For Pia Bradshaw, society and its rules has always proved a mysterious place.  As a child she struggled to make friends. Frustrated by conformity and convention, she was labelled a problem child and relentlessly bullied.

“I remember people always questioning why I wasn’t like all the other little girls.”

She certainly followed her own beat; at lunchtime, she would run 12km for the school cross-country club while singing Aladdin songs; her own company made far more sense than the confusing social rules of the world around her.

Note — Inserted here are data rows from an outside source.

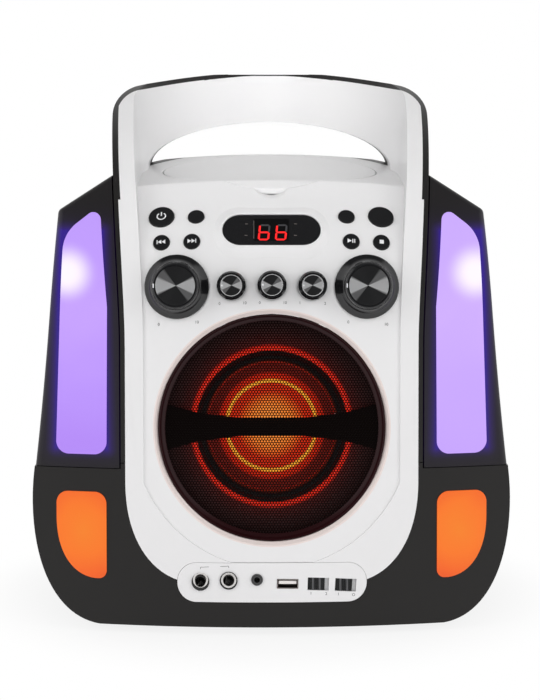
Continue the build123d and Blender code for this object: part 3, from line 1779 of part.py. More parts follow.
with BuildPart() as main_board:
    with Locations((0, main_board_y, main_board_z)):
        Box(main_board_width, board_thickness, main_board_height)
    for x, z, width, height in board_blocks:
        with Locations((x, main_board_y - board_block_depth / 2 - board_thickness / 2, z)):
            Box(width, board_block_depth, height)
save(main_board, "main_board")

with BuildPart() as rubber_feet:
    with BuildSketch(Plane.XY):
        with GridLocations(foot_spacing_x, foot_spacing_y, 2, 2):
            Circle(foot_radius)
    extrude(amount=foot_height)
    chamfer(rubber_feet.edges().group_by(Axis.Z)[0], length=0.8)
save(rubber_feet, "rubber_feet")

with BuildPart() as case_screws:
    for plane in screw_planes:
        add(plug(plane, screw_head_radius, -1.6, -0.2))
        add(plug(plane, screw_radius, -shell_wall, -1.6))
        add(block(plane, 0, 0, 4, 0.9, -0.9, 0), mode=Mode.SUBTRACT)
        add(block(plane, 0, 0, 0.9, 4, -0.9, 0), mode=Mode.SUBTRACT)
save(case_screws, "case_screws")
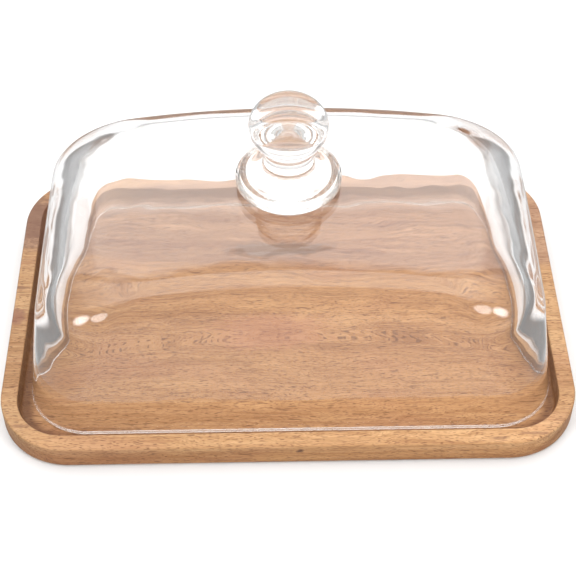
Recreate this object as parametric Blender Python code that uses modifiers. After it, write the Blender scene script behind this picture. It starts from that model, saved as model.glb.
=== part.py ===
"""Cheese dome: a clear glass cover with a glass knob, standing in the well of a rounded wooden tray.

Units are metres and +Z is up. The origin is on the table under the middle of the tray, X runs along
its length and the front faces -Y. The cover, its knob and the film that bonds them lift off together.
"""

import math
from collections import namedtuple

import bmesh
import bpy
from mathutils import Vector

# Gap left between neighbouring solids.
CLEARANCE = 0.0003

# Tray.
TRAY_LENGTH = 0.250
TRAY_WIDTH = 0.168
TRAY_HEIGHT = 0.0125
TRAY_CORNER_RADIUS = 0.0312
TRAY_BOTTOM_ROUNDING = 0.0026
TRAY_TOP_ROUNDING = 0.0010

# Well sunk into the tray, measured at the tray's top face.
WELL_LENGTH = 0.2354
WELL_WIDTH = 0.1524
WELL_CORNER_RADIUS = 0.0215
WELL_FLOOR_Z = 0.0052
WELL_WALL_INSET = 0.0008
WELL_COVE_RADIUS = 0.0016
WELL_CUTTER_RISE = 0.004

# Glass cover. Its roof is a shallow paraboloid, blended into drafted walls by a soft shoulder.
COVER_SHIFT_X = 0.0012
RIM_LENGTH = 0.2284
RIM_WIDTH = 0.1416
COVER_CORNER_RADIUS = 0.0262
RIM_THICKNESS = 0.0035
RIM_BAND_HEIGHT = 0.0016
RIM_ROUNDING = 0.0012
END_WALL_DRAFT = 0.147
SIDE_WALL_DRAFT = 0.113
ROOF_TOP_Z = 0.0882
ROOF_RADIUS_X = 0.427
ROOF_RADIUS_Y = 0.231
SHOULDER_RISE = 0.0199
SHOULDER_RUN = 0.0187
SHOULDER_FULLNESS = 0.63

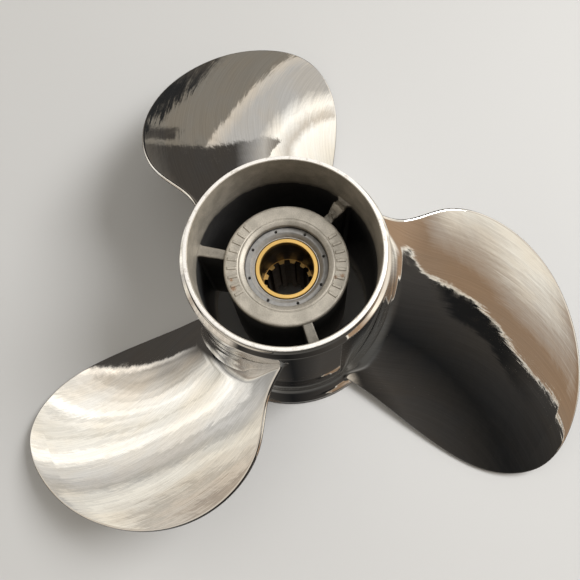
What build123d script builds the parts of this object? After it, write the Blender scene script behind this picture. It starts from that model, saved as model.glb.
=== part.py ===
"""Three-blade right-hand outboard propeller with through-hub exhaust and a rubber-cushioned drive sleeve.

Millimetres. +Z runs along the shaft axis towards the gearcase (the front end). The origin is on the
axis, in the front seating face of the drive sleeve. Blade 1 stands along +X, and the webs that carry
the inner hub stand half way between the blade roots.
"""
from build123d import *
from math import atan2, cos, degrees, hypot, pi, radians, sin, sqrt
import os

# ---- driving dimensions -------------------------------------------------------------------------
# Size of the propeller
DIAMETER = 282.6          # 11 1/8 inch over the blade tips
PITCH = 330.2             # 13 inch advance for each turn
BLADES = 3
SECTOR = 360 / BLADES

# Outer barrel: exhaust tube that carries the blades
LIP_Z = 23.6              # front end of the whole propeller
LIP_R = 38.1              # thin front lip that nests in the gearcase skirt
LIP_ROOT_R = 38.6
SHOULDER_Z = 19.4
SHOULDER_R = 40.3
SHOULDER_CHAMFER = 0.7
BARREL_BORE_R = 36.3
BARREL_REAR_Z = -60.5
BARREL_REAR_R = 41.8

# Diffuser ring: flared skirt behind the blades
RING_REAR_Z = -69.0
RING_REAR_R = 47.8
RING_REAR_BORE_R = 45.6
RING_LAND = 1.2
RING_BORE_START = (0.3, -1)   # direction in which the inner flare leaves the barrel bore

# Inner hub: cast tube that holds the rubber damper
HUB_FACE_Z = 5.0
HUB_FRONT_R = 25.2
HUB_REAR_Z = -58.0
HUB_REAR_R = 26.3
HUB_EDGE_ROUND = 1.2
HUB_MOUTH_R = 16.8        # front opening, smaller than the damper behind it
HUB_MOUTH_DEPTH = 5.0
HUB_BORE_R = 19.6
HUB_BEVEL_R = 18.6        # shallow bevel from the face down to the mouth
HUB_BEVEL_DROP = 0.8

# Raised dashes cast on the hub face
DASH_R = 21.9
DASH_LENGTH = 3.6
DASH_WIDTH = 1.2
DASH_HEIGHT = 0.45
DASH_SINK = 0.3
DASH_STEP = 9.5
DASH_ARCS = ((147.0, 9), (-23.0, 8))     # first angle and number of dashes in each arc

# Webs between inner hub and barrel
WEB_ANGLE = 60.0
WEB_FRONT_Z = 3.6
WEB_REAR_Z = -50.0
WEB_WIDTH_HUB = 4.1
WEB_WIDTH_BARREL = 4.6

# Rubber damper
DAMPER_FACE_Z = 1.6
DAMPER_LAND_R = 15.0      # the face is dished inside this radius
DAMPER_DISH = 2.0
DAMPER_REAR_Z = -56.0
PIN_HOLES = 8
PIN_HOLE_CIRCLE_R = 15.6
PIN_HOLE_R = 0.55
PIN_HOLE_DEPTH = 4.0
PIN_HOLE_ANGLE = 27.7

# Bond tube and drive sleeve turn together inside the damper
CLEARANCE = 0.05
BOND_R = 13.3
BOND_FRONT_Z = -0.3
BOND_REAR_Z = -56.5
BOND_BEVEL = 0.45
SLEEVE_R = 12.65
SLEEVE_REAR_Z = -60.0
SLEEVE_EDGE_CHAMFER = 0.15
PILOT_BORE_R = 11.0
PILOT_BORE_DEPTH = 22.4
SPLINE_BORE_R = 10.8      # bottom of the spaces between the teeth
TEETH = 13
TOOTH_ANGLE = 35.7
TOOTH_TIP_R = 9.3
TOOTH_ROOT_WIDTH = 2.9
TOOTH_TIP_WIDTH = 1.9
TOOTH_SINK = 0.3

# Blades
ROOT_Z = -27.05           # height of the blade's middle line where it leaves the barrel
ROOT_R = 40.0
RAKE = 0.2117             # how far the blade leans back for each millimetre of radius
RAKE_CURVE = 0.000609
ROOT_THICKNESS = 8.0
TIP_THICKNESS = 2.4
EDGE_THICKNESS = 1.6
FILLET_R = 6.0
LEADING_EDGE = ((39.3, 43.6), (50.2, 34.0), (70.9, 32.7), (95.0, 25.3), (115.0, 14.1), (130.1, 1.7))
TRAILING_EDGE = ((138.7, -22.8), (123.3, -29.2), (100.1, -33.0), (70.6, -35.9), (39.0, -43.0))
TIP = (140.2, -11.9)
FULL_CHORD = 60.0         # shorter chords, near the tip, are flatter
STATIONS = (22, 26, 30, 34, 38, 42, 46, 51, 58, 68, 80, 93, 106, 118, 128, 136, 143)
BLANK_SIDES = (-68.0, 48.0)   # the blade is cut from a twisted blank this wide
CHORD_POINTS = 19
BLANK_BOTTOM = -110
BLANK_HEIGHT = 200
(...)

“Honestly, I thought I was pretty normal and that it was everyone else that was weird, illogical or irrational.”

 

pia

Julianne Higgins knows this feeling of being profoundly out of step with the world. From the age of three, she felt different, she says. Raised in suburban Melbourne, she always felt like a misfit – unable, like Bradshaw, to decipher the social rules and conventions. She was made to feel stupid, blank. Like Bradshaw, she turned inwards to her own passions: nature, history, psychology, painting, philosophy, dance; physical expression provided freedom that words couldn’t, as she captures in a 1996 poem: “feel that gap between/Footfall and the ground/and remain quivering/In the dance.”

The world continued to prove profoundly difficult to navigate as an adult. She would experience bullying, isolation and abuse, including domestic violence as a young married woman.

Despite their challenges, both Higgins and Bradshaw would go on to lead rich, fruitful lives. Bradshaw has forged a stellar academic career and is currently completing a PhD. Higgins, now 71, has taught for over 25 years, including in Singapore, and has notched up several lifetimes of travel.